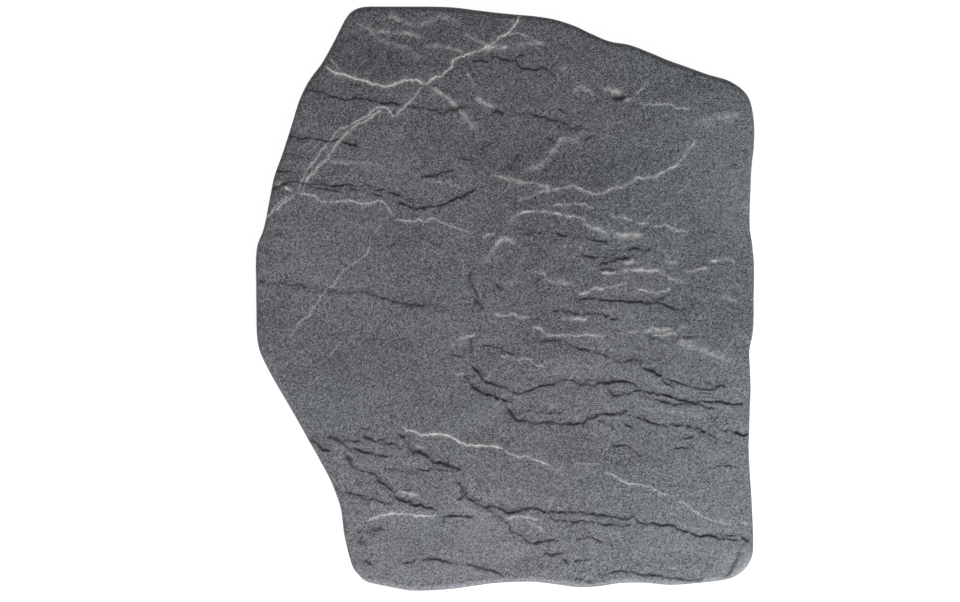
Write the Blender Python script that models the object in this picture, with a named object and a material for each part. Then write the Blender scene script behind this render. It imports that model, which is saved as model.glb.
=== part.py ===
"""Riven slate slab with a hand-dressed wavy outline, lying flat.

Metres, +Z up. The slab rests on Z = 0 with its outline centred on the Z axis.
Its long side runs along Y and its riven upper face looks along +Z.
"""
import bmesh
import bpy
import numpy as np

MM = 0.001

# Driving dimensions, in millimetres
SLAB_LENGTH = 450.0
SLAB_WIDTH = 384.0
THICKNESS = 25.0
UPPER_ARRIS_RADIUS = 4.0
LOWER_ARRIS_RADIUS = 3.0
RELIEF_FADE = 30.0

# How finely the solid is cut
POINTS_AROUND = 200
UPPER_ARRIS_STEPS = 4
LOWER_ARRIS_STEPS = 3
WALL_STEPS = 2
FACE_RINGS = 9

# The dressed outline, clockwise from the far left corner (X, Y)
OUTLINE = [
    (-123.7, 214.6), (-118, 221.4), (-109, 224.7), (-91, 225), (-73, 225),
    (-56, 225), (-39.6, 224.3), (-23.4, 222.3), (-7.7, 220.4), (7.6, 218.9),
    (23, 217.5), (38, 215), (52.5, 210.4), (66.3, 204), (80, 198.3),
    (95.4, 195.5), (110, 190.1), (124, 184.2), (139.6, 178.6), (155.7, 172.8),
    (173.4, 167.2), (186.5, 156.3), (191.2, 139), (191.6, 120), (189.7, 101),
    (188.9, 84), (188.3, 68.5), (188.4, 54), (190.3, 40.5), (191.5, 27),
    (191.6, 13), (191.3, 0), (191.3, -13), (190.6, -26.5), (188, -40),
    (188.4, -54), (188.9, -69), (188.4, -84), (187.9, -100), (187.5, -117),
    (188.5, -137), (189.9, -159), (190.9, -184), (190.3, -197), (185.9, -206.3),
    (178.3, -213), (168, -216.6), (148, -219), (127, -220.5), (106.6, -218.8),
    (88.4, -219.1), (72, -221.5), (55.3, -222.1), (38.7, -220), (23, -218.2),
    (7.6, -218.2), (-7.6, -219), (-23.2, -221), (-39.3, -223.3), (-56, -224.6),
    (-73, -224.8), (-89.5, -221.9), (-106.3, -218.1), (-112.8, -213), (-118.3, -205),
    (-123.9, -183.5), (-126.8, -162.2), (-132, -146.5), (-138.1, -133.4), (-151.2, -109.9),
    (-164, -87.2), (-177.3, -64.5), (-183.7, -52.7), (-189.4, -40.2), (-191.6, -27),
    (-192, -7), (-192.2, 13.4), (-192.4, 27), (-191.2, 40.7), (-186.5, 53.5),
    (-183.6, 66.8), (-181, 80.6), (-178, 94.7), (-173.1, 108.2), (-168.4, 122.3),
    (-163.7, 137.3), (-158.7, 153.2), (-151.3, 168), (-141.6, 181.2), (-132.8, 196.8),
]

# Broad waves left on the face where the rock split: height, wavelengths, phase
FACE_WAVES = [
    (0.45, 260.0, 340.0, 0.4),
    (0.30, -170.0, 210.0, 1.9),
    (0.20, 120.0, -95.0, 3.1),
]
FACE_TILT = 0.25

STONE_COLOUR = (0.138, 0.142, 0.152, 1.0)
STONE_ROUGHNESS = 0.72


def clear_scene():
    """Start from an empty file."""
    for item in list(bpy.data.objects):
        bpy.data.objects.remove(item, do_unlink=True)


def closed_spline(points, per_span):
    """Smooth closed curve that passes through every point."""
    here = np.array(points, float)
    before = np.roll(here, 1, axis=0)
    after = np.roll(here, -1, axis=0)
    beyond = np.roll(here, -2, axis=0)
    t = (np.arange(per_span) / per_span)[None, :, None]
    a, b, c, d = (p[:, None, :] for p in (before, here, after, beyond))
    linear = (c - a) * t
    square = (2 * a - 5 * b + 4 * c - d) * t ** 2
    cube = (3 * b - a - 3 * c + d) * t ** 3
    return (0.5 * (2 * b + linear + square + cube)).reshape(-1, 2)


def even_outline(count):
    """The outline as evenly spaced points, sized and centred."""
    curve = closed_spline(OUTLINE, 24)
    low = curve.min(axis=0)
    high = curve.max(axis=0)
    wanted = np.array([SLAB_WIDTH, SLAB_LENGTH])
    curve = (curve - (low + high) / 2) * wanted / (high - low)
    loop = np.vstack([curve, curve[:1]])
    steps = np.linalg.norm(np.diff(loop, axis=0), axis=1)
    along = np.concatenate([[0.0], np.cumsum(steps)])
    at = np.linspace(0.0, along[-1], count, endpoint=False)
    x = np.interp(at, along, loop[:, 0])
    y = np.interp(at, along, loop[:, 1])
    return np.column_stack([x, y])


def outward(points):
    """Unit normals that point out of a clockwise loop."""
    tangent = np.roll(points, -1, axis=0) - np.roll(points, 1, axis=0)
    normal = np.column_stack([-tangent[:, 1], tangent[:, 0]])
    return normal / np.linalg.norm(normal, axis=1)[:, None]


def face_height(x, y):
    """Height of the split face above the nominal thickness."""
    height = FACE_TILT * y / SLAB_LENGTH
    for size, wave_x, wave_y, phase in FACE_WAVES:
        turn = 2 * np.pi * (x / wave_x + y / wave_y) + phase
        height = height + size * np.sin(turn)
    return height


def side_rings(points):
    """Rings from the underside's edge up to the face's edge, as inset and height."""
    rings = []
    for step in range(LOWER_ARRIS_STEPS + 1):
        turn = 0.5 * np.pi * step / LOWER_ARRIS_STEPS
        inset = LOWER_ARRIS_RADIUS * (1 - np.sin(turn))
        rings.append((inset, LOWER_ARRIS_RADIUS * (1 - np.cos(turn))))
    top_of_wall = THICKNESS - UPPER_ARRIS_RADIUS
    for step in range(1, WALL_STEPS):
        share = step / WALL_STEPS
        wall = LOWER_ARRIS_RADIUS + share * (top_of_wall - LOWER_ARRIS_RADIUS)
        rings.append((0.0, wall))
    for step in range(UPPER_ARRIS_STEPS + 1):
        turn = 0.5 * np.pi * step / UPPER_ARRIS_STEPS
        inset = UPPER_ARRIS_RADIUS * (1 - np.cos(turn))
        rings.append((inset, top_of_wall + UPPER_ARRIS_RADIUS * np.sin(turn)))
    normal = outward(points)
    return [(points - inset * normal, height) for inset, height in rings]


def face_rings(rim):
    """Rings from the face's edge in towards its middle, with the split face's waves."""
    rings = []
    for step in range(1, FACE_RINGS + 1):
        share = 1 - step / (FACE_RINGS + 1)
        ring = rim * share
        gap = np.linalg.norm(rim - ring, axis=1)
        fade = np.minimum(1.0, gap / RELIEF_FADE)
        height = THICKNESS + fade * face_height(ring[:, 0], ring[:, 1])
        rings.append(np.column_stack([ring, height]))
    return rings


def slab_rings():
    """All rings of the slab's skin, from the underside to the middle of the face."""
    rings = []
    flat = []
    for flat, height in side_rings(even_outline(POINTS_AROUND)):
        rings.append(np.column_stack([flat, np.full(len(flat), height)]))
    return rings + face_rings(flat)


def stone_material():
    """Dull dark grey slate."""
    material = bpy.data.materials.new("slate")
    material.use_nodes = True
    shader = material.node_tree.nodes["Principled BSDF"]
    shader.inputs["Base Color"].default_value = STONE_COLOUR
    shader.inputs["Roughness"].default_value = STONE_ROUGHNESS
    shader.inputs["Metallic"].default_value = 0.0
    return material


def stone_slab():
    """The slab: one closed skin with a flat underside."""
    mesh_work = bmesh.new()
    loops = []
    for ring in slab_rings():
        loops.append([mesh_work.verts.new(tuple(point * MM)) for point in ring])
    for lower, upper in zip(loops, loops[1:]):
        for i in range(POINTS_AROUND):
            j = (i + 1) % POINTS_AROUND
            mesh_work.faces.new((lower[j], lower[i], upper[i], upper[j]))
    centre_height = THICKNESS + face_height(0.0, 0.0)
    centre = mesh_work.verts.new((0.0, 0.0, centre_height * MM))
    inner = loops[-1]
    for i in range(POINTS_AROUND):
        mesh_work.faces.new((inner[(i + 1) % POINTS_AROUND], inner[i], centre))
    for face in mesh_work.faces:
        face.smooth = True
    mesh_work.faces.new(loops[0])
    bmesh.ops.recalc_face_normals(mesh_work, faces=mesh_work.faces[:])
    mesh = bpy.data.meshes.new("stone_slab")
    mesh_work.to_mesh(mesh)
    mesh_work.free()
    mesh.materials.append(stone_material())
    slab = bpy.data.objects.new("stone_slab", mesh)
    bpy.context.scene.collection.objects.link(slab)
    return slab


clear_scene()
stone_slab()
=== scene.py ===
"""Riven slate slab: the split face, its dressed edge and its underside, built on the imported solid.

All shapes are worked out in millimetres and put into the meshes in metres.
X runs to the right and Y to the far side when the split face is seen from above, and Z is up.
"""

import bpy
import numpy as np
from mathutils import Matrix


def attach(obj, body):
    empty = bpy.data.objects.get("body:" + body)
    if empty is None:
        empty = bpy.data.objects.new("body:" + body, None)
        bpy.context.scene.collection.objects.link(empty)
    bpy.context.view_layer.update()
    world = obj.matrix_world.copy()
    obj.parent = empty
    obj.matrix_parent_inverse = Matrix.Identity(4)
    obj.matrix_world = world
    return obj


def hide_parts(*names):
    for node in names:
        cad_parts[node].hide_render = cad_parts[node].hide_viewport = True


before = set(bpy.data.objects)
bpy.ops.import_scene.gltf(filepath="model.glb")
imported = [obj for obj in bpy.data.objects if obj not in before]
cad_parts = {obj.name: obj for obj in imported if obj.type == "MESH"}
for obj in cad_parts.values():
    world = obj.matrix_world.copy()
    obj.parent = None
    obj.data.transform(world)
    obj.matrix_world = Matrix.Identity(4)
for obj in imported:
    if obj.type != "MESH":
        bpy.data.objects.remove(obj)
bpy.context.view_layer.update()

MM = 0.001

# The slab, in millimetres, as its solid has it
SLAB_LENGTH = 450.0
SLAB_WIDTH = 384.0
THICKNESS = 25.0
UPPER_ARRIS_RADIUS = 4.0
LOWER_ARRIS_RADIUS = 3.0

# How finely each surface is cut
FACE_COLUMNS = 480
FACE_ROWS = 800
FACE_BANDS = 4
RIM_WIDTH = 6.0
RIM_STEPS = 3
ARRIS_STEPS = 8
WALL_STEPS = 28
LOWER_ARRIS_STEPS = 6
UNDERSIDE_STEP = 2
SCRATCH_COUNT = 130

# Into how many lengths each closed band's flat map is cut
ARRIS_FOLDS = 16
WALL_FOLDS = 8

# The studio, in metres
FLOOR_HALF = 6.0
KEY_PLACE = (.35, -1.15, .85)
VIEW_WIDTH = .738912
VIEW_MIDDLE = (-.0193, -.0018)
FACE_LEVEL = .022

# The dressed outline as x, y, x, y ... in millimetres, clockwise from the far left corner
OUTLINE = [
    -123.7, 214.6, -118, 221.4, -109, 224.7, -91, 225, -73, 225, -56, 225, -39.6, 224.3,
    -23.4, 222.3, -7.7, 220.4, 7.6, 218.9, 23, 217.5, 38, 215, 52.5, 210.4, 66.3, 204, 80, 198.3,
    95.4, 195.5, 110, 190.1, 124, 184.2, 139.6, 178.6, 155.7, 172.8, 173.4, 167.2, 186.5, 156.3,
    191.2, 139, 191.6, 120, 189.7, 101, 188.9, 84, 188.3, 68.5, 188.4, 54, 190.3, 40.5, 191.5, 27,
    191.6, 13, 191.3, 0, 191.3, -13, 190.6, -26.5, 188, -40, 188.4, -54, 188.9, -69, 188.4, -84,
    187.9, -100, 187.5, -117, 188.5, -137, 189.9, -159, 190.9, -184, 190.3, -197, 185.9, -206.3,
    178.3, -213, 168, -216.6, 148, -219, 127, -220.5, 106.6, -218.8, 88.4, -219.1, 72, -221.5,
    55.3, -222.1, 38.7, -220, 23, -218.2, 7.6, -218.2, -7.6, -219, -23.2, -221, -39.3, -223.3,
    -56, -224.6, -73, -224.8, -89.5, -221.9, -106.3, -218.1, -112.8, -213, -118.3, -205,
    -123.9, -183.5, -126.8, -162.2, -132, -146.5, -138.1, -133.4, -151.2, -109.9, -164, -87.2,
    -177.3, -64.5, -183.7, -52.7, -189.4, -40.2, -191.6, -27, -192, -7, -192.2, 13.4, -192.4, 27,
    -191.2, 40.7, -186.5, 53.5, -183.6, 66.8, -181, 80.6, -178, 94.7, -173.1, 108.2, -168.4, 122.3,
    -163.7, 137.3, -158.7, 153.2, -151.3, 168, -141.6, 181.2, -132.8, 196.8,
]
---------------
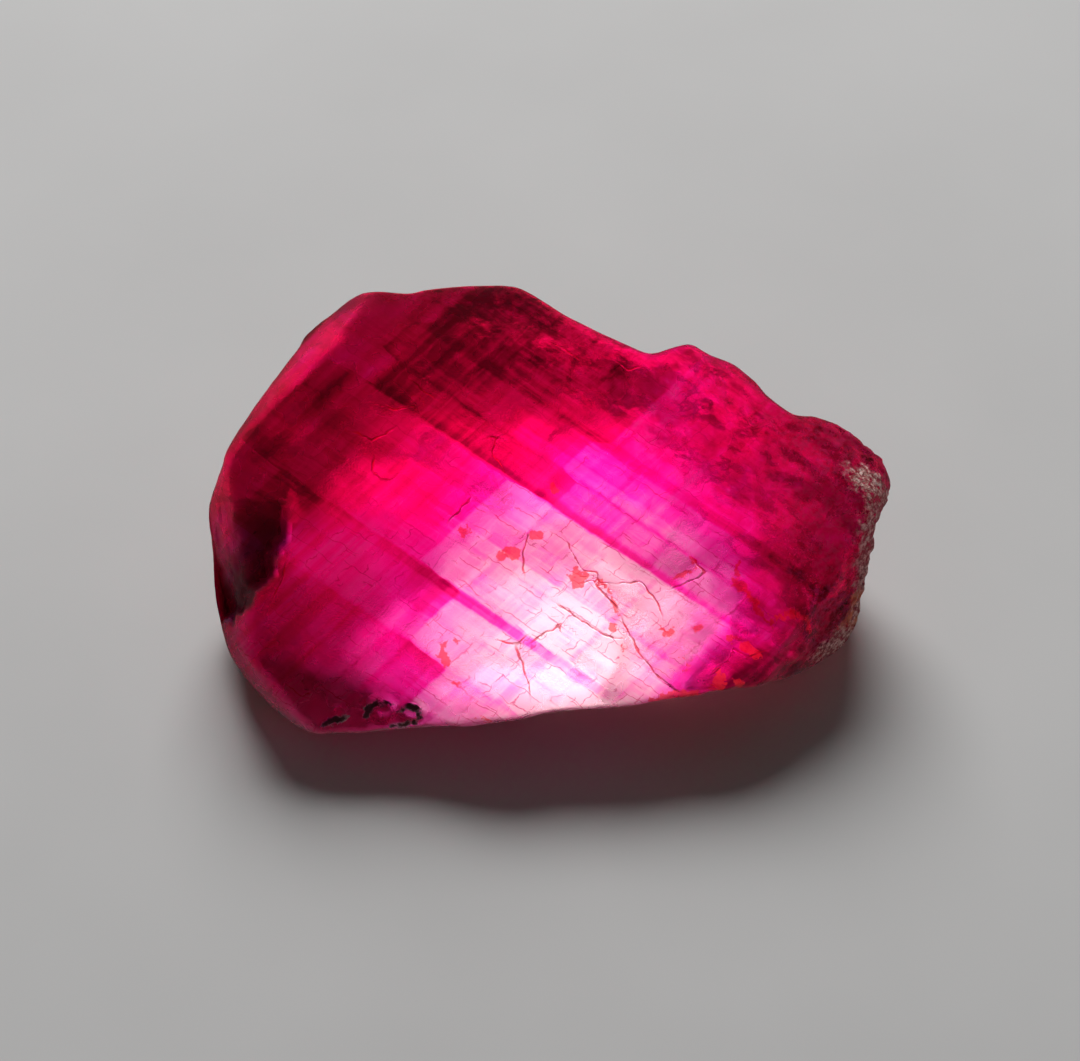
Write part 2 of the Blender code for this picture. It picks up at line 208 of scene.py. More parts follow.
---------------
Required work:
Among the entries above, find the line with "mesh_work.to_mesh(mesh)" and the line with "from mathutils import Matrix"; give again exactly these two lines and all lines between them.

Response to this task:
    mesh_work.to_mesh(mesh)
    mesh_work.free()
    mesh.materials.append(stone_material())
    slab = bpy.data.objects.new("stone_slab", mesh)
    bpy.context.scene.collection.objects.link(slab)
    return slab


clear_scene()
stone_slab()
=== scene.py ===
"""Riven slate slab: the split face, its dressed edge and its underside, built on the imported solid.

All shapes are worked out in millimetres and put into the meshes in metres.
X runs to the right and Y to the far side when the split face is seen from above, and Z is up.
"""

import bpy
import numpy as np
from mathutils import Matrix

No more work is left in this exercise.